The selection of the appropriate elastic material for use in this invention is critical. The fabric can be woven, braided or knitted. The material to be used in this invention must be selected according to the percent of "stretch" the material provides as well as its appearence and weight. The "stretch" is expressed as the percent of the unstretched length of the elastic member by which the member may be lengthened when the member is at its maximum stretched length. For example, a 10 inch elastic member which can be stretched one inch will have a stretch of 10 percent. A wide range of materials has been tested ranging from 20 percent stretch to 120 percent stretch.
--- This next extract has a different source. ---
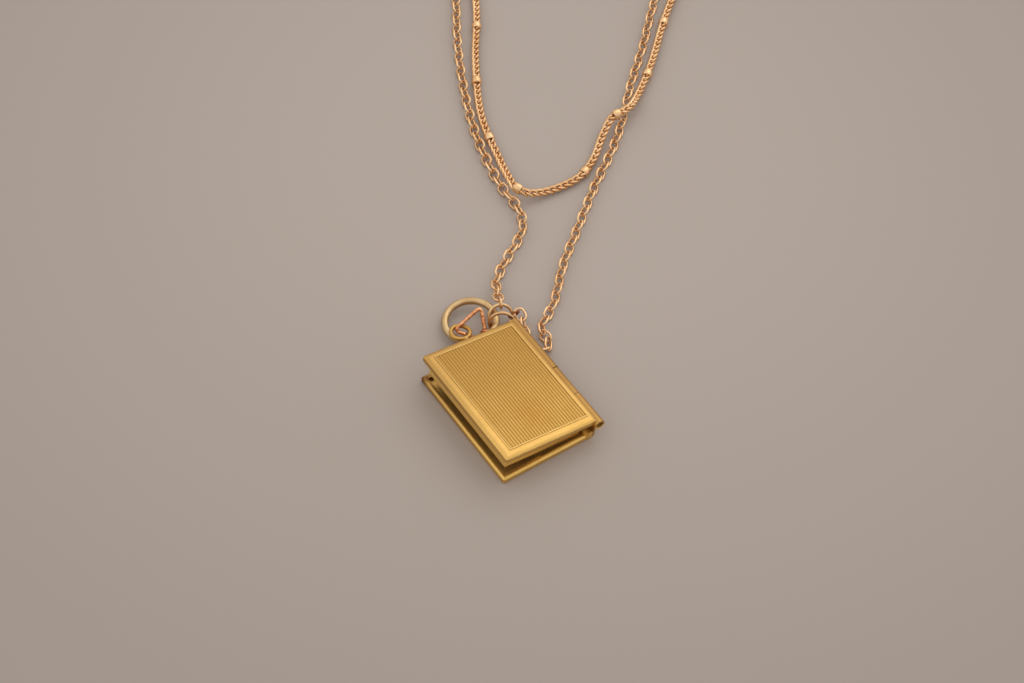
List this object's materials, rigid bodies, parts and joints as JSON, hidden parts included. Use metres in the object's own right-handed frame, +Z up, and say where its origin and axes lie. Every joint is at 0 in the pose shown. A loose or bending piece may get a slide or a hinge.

These tests showed that a stretch of between 50 percent and 70 percent appears to provide the most beneficial feel with the horses tested. It would be appropriate to have several of these strap assemblies available, each having an elastic member of different amounts of stretch in order to provide the best feel depending on the horse-rider combination being trained. That is, the stretch provided for one rider may not be appropriate for another rider having a different style or a different level of riding experience. In general, the width of the strap is 5/8 inch which is the same width as a standard rein. It is desirable to have the strap assembly a short as practical to keep the rein light and of a convenient length.
As can be seen from the above description, there is provided by this invention a valuable piece of equipment, tailored to a particular horse and/or rider combination, which will enable the rider to develop an appropriate "feel" for the proper tension to apply to the rein which will give the best control of the horse while keeping the horse in a cooperative mood without causing injury to the horses mouth yet allow the rider to retain total control in the event of an emergency such as a runaway horse.